Fighting Antibiotic Resistance in Pets and People
November 14-20 is the annual Get Smart About Antibiotics week, endorsed by the Center for Disease Control. During this time, the CDC brings fourth the issue of antimicrobial/antibiotic resistance and ways to help combat the ever-growing problem.
In 1928, Sir Alexander Fleming, a Scottish Biologist, discovered the first antibiotic, penicillin. Since Flemings discovery, antibiotics have been used for the last 70 years to treat patients who have infectious diseases. According the CDC, "these drugs have greatly reduced illness and death from infectious diseases. However, these drugs have been used so widely and for so long that the infectious organisms the antibiotics are designed to kill have adapted to them, making the drugs less effective."
Though this issue is large-scale, antibiotic resistance can also occur on a smaller scale inside our, and our pets', bodies. This is seen when a particular antibiotic that may have worked effectively before becomes ineffective. The certain bacteria can become resistant to antibiotics by adapting their structure or function, preventing them from being killed by the antibiotic.
So what measures can you take to help combat antibiotic resistance?
- Do not take an antibiotic for an illness caused by a virus. Viruses cannot be treated with an antibiotic and the patient may have side effects from the unnecessary medication.
- Finish the entire dose of antibiotics that is prescribed, even if your pet seems to be feeling better. Failure to take antibiotics in the proper dosage, or for as long as prescribed, runs the risk that the infection will not be adequately treated, leading to a persistent or recurrent infection.
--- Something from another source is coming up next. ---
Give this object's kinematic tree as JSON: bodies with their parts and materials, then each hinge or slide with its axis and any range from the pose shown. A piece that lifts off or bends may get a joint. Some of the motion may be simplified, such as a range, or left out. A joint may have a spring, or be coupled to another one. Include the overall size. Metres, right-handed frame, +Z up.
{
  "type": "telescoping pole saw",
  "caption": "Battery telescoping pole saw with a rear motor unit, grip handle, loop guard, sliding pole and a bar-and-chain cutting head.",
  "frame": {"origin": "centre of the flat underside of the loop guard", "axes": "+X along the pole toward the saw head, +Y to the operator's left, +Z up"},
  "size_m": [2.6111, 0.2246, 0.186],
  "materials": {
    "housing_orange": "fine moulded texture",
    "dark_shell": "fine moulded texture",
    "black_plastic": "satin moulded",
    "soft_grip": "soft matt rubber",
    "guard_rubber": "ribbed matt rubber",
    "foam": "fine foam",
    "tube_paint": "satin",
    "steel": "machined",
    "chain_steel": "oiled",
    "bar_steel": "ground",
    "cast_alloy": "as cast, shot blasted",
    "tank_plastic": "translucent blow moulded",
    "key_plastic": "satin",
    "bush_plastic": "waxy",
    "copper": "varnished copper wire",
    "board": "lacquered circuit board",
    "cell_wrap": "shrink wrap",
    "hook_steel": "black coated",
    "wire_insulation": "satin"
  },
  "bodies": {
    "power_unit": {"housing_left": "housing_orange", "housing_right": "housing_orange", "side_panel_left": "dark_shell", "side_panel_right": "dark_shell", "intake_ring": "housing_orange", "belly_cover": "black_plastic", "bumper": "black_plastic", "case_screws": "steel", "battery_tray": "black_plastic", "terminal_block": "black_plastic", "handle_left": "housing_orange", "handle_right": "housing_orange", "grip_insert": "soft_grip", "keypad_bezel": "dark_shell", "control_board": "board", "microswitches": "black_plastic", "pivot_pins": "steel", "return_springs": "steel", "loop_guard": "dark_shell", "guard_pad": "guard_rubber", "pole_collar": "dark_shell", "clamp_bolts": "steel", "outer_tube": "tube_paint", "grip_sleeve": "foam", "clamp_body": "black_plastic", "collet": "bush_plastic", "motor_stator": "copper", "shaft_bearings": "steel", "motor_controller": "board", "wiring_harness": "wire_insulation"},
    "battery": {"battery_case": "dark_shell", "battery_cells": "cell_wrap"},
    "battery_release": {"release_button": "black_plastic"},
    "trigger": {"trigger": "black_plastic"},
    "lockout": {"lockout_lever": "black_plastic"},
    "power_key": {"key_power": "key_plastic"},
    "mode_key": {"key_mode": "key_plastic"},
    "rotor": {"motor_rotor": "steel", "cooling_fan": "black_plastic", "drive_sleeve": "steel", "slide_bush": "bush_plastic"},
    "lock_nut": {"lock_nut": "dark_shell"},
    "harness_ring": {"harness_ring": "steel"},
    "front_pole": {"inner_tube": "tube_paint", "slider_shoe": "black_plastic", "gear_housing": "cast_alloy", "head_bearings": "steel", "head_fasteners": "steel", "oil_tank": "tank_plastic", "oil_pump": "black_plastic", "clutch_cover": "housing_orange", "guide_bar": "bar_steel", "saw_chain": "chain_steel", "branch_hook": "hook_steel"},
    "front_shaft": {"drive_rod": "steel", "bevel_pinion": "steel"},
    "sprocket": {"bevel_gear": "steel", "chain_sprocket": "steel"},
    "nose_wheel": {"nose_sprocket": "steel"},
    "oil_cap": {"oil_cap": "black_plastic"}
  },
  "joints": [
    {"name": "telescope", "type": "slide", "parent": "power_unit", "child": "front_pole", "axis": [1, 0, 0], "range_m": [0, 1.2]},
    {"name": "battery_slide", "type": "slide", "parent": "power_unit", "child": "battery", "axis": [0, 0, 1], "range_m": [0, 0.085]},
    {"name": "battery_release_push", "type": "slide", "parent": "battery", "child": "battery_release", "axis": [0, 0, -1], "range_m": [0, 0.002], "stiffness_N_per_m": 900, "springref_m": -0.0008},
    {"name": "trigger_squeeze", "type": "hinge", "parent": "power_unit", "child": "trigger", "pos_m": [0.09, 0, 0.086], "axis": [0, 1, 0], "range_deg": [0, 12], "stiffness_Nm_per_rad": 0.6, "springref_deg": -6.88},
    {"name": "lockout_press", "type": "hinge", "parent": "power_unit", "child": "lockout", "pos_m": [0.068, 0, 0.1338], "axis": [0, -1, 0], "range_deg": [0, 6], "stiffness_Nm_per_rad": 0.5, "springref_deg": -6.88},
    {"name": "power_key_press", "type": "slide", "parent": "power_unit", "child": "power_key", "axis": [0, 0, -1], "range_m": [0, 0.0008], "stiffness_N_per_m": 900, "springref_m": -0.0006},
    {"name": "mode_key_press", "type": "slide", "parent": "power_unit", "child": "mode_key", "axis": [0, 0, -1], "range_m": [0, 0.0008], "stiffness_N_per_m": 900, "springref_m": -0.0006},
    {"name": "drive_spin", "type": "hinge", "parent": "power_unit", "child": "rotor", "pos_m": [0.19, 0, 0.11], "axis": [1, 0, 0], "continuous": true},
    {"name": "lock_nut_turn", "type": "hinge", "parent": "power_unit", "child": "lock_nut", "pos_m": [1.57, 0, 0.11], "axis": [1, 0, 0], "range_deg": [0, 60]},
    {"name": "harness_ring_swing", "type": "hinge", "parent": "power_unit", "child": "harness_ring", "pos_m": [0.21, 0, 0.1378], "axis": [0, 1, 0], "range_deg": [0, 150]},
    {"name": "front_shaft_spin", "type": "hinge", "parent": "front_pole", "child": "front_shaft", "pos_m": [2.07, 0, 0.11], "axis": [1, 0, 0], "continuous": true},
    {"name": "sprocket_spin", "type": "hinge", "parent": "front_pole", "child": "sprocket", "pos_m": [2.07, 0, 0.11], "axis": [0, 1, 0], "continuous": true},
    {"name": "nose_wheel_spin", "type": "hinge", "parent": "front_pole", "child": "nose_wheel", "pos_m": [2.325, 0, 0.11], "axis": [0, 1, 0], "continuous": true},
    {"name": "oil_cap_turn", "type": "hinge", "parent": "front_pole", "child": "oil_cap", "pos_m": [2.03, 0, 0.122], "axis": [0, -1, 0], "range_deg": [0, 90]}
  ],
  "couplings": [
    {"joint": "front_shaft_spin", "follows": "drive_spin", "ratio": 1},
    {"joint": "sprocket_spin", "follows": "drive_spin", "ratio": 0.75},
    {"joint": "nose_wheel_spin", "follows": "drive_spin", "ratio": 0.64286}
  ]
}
- Pet owners should not use antibiotics that were prescribed for someone else or another pet because it may not be the right antibiotic for the infection and there may not be enough medication for a full course. Plus, if the new illness is a viral infection, an antibiotic is not be needed.
- Keep your pet up-to-date on vaccines. Some vaccines can prevent bacterial illnesses that might otherwise require an antibiotic.
Most importantly: Be sure to have your pet seen by his or her primary veterinarian if an illness arises. It is best to determine if your pet is suffering from a bacterial infection or a virus so that the correct treatment can be administered. Correct treatment will help ensure there is no unnecessary antibiotic usage. Which, in turn, can help combat unfortunate bacteria resistance in your beloved pet.